500 Jahre Reformation

 

Ein halbes Jahrtausend ist vergangen seit Martin Luther seine berühmten 95 Thesen an die Türe der Schlosskirche in Wittenberg genagelt hat (sofern er es denn eigenhändig getan hat). Das ganze Jahr wurde deshalb schon gefeiert und an dieses historische Ereignis und seine weitreichenden Folgen gedacht. Zu Recht? Ich meine ja, denn wenngleich Luther nur einer von mehreren Reformatoren war und seine Person sehr ambivalent im Glanz der Geschichte schillert, so muss die Reformation als Ganzes und auch Luther als Person aufgrund ihrer immensen Tragweite eine angemessene Würdigung erfahren. Diese Würdigung sollte jedoch auch mit dem gebotenen Ernst und der Betonung der theologischen Bedeutung einhergehen. Denn dies haben die evangelische wie auch die katholische Kirche heute nötiger denn je. Gerade das vermisst man aber leider schmerzlich. Die Feierlichkeiten rund um das Jubiläum haben eher den Charakter einer Jahrmarktsveranstaltung. Sie dienen vielmehr der Unterhaltung als der Erinnerung und Auseinandersetzung mit entscheidenden Glaubensfragen.

 

Dabei ist es ja nicht so, dass die Kirche dies nicht nötig hätte. Anhaltende Kirchenaustritte sind dabei, die Kirchen zu marginalisieren. Woran könnte das wohl liegen? Ein Blick in die Bibel, die uns Martin Luther als Erster ins Deutsche übersetzt hat, würde uns da enorm weiterhelfen. Doch das hat man sich, wie es scheint, in der evangelischen Kirche schon lange abgewöhnt. Die Kraft des Evangeliums, der guten Botschaft von der Rettung der Menschen von ihren Sünden durch Jesus Christus, Gottes Sohn, wird leichtfertig durch ein verwässertes, humanistisches Gutmenschentum ersetzt. Gott selbst in seiner Heiligkeit und seine Gebote werden nicht mehr ernst genommen. Das Wort Gottes wurde bis zur Unkenntlichkeit historisch-kritisch relativiert und dem Zeitgeist angepasst. Der Glaube ist saft- und kraftlos geworden, viele Christen hierzulande lau und ohne Mumm.

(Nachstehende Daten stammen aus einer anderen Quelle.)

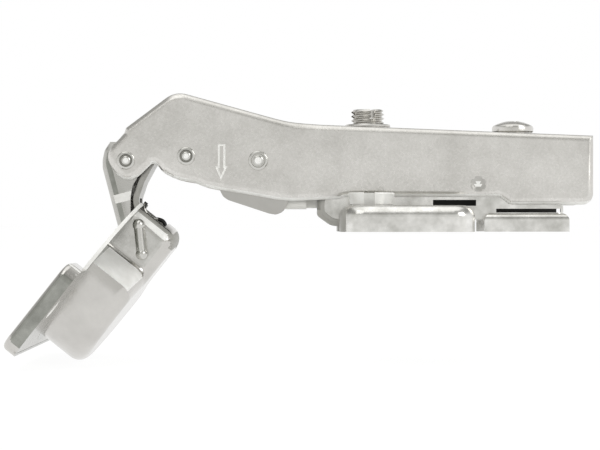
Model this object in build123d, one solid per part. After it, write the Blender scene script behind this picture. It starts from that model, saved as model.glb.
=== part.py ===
from build123d import *
import math
import os

# Frame: millimetres, +Z up, +X towards the rear end of the arm, Y across the arm.
# The origin is on the board, midway between the two screw holes of the plate.

# Mounting plate
plate_t = 1.2
plate_screw_half = 16.0
plate_screw_hole_r = 2.75
wing_x0 = -6.4
wing_x1 = 20.65
wing_reach = 9.0
wing_half = plate_screw_half + wing_reach
wing_h = 5.35
wing_edge_r = 2.4
wing_corner_r = 4.6
rail_front_top = 14.1
rail_gap = 0.3
rail_rear_x = 40.6
foot_x0 = 23.7
foot_x1 = 41.2
foot_half = 10.0
foot_h = 3.8

# Screw collars on the wings
collar_top_r = 4.8
collar_low_r = 4.35
collar_top_z = 8.0
collar_gap = 2.2

# Arm, and the free room at each side of the rail inside it
arm_t = 1.1
arm_half = 7.9
rail_side_gap = 0.3
rail_half = arm_half - arm_t - rail_side_gap
arm_bend_r = 1.5
arm_rear_x = 46.65
arm_rear_top = 20.04
arm_slope = 0.0401
arm_low = 7.15
arm_rear_low = 5.54
mark_depth = 0.25

# Screws
adjust_x = -0.2
adjust_r = 3.5
adjust_top = 25.8
adjust_shoulder = 14.4
adjust_neck_r = 2.0
adjust_foot_r = 3.2
bush_r = 4.8
bush_top = 22.66
bush_body_r = 4.3
lock_x = 30.55
lock_r = 2.5
lock_head_r = 4.38
lock_seat_gap = 0.02
lock_rim_h = 1.5
lock_dome_h = 1.0
lock_bottom = 13.0
depth_travel = 2.0
thread_fit = 0.05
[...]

Katholiken klammern sich noch immer an heidnisch eingefärbte Traditionen und Rituale. Und landeskirchliche Protestanten üben sich in politischem Engagement und humanistischem Liberalismus. Zugegeben, das ist eine vereinfachte und überspitzte Darstellung, Ausnahmen gibt es natürlich immer. Doch die Führung der Kirchen und das Gros der Christen bestimmt eben das Bild in der breiten Öffentlichkeit.

 

Was würde ein Martin Luther oder ein Johannes Calvin angesichts solcher Zustände der Kirche(n) tun und sagen? Vermutlich: „Eine neue Reformation muss her! Dringend!“ So etwas kann jedoch erfahrungsgemäß nicht von oben her geschehen, auch wenn Papst Franziskus gerade redlich versucht, den Vatikan und die römisch-katholische Kirche ein Stück weit von seiner Dekadenz und Verkommenheit zu reinigen. Eine echte, substantielle und nachhaltige Veränderung kann nur durch einen breiten Aufbruch bei der Basis kommen. Nur wenn Gott Menschen mit dem Heiligen Geist erfüllt, entsteht eine Kraft, die Erweckung und Transformation bewirkt. Dazu wiederum braucht es viel Gebet, echte Hingabe und eine Rückbesinnung auf die Bibel, das Wort Gottes, als verlässliche Richtschnur und Korrektiv. Immer wenn man den Boden der biblischen Wahrheit verlassen hat, führte das zu unseligen und unheilvollen Entwicklungen. Das muss man sogar Luther selbst vorwerfen, wenn er in manchen Fragen die Bibel außer acht gelassen hat (z.B. Antisemitismus, Säuglingstaufe oder Sonntagsheiligung) und Teile der Bibel (Jakobusbrief, Offenbarung) stiefmütterlich behandelt hat. Das Wort Gottes ist die Summe der ganzen Bibel, mit Jesus Christus im Zentrum. Von ihm her muss alles andere verstanden werden. Und zur Exegese und Deutung braucht es den Heiligen Geist. Die Ökumene, die heute so eifrig betrieben und angestrebt wird, kann nur dann segensreich sein, wenn sie diesen Grundsatz niemals verrät und sich zudem wieder auf die Wurzeln der Christenheit besinnt.